Der Brexit trifft auch die Universitäten - und vertieft so die Kluft zwischen Volk und Eliten. Die Wut der Protestwähler geht aber noch weit darüber hinaus.

Von Johan Schloemann

"Einen One-Way-Flug nach Zürich bitte!" Das war die erste Reaktion eines führenden Wissenschaftlers auf die Mehrheit für den Austritt aus der Europäischen Union. Und auch wenn Simon Wessely, Professor am King's College London und Präsident des Royal College of Psychiatrists, das nur als bitteren Scherz gemeint hat, so drückte er damit doch aus, was viele an den Universitäten empfinden.

Fast die gesamte akademische Welt, kein unwichtiger Teil der britischen Gesellschaft, war und ist gegen den Brexit. Nun ist sie zutiefst verstört, denn die Isolationisten konnten sich mit einer Parole durchsetzen, die einer ihrer Wortführer, Michael Gove, immerhin früherer Bildungsminister, formulierte: "Die Menschen in diesem Land haben die Nase voll von Experten!"

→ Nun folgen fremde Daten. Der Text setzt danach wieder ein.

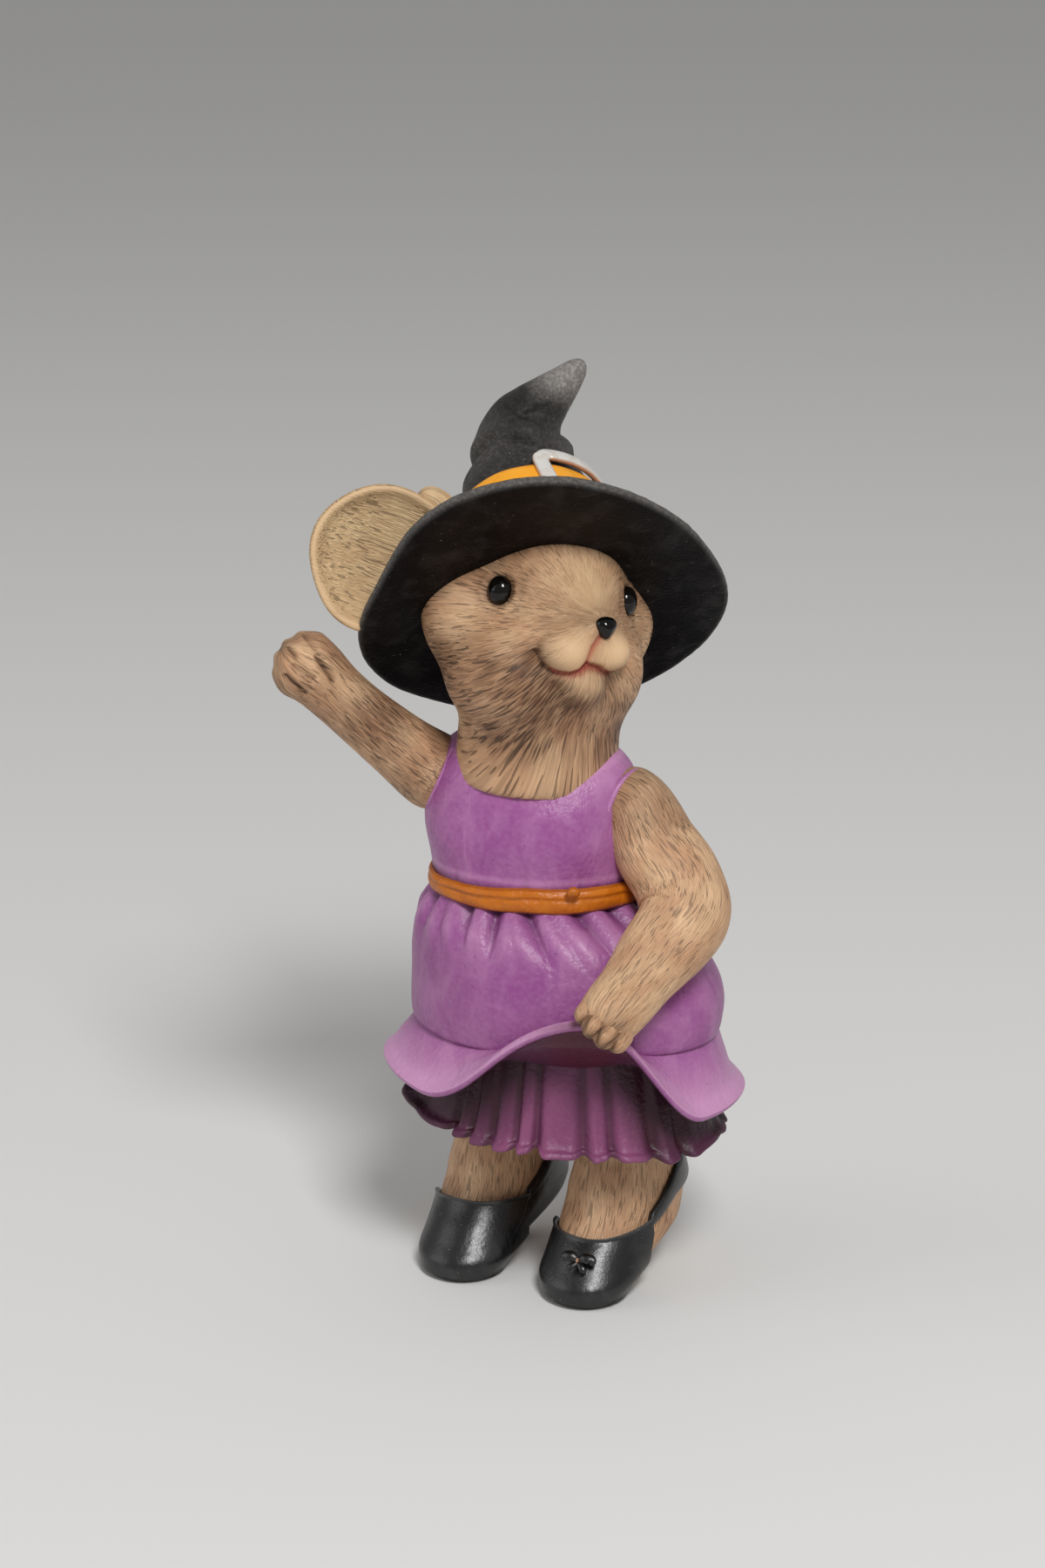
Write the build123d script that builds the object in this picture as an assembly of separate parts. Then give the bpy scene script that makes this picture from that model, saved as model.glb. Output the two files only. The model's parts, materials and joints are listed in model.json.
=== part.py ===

Die "Flamme am Leben halten"

Die gebildeten, gelehrten, forschenden Experten auf der Insel ziehen hingegen physische und geistige Mobilität vor. Das war schon so, als die Idee der Universität im Hochmittelalter geboren wurde, in Bologna, an der Sorbonne und nicht zuletzt in Oxford und Cambridge, eine sehr europäische Veranstaltung, verbunden durch die Expertensprache Latein. Und es ist heute auch so, in einer globalisierten anglophonen Wissenschaft, für die nach wie vor britische Universitäten in vielen Fächern Maßstäbe setzen. Der Rektor der Universität Sheffield, Keith Burnett, warnt denn auch: "Wir sind Teil einer Tradition von Lehre und Forschung, die Jahrhunderte alt ist und die nicht von nationalen Grenzen beschränkt werden kann. Mehr denn je ist es jetzt wichtig, dass wir diese Flamme am Leben halten."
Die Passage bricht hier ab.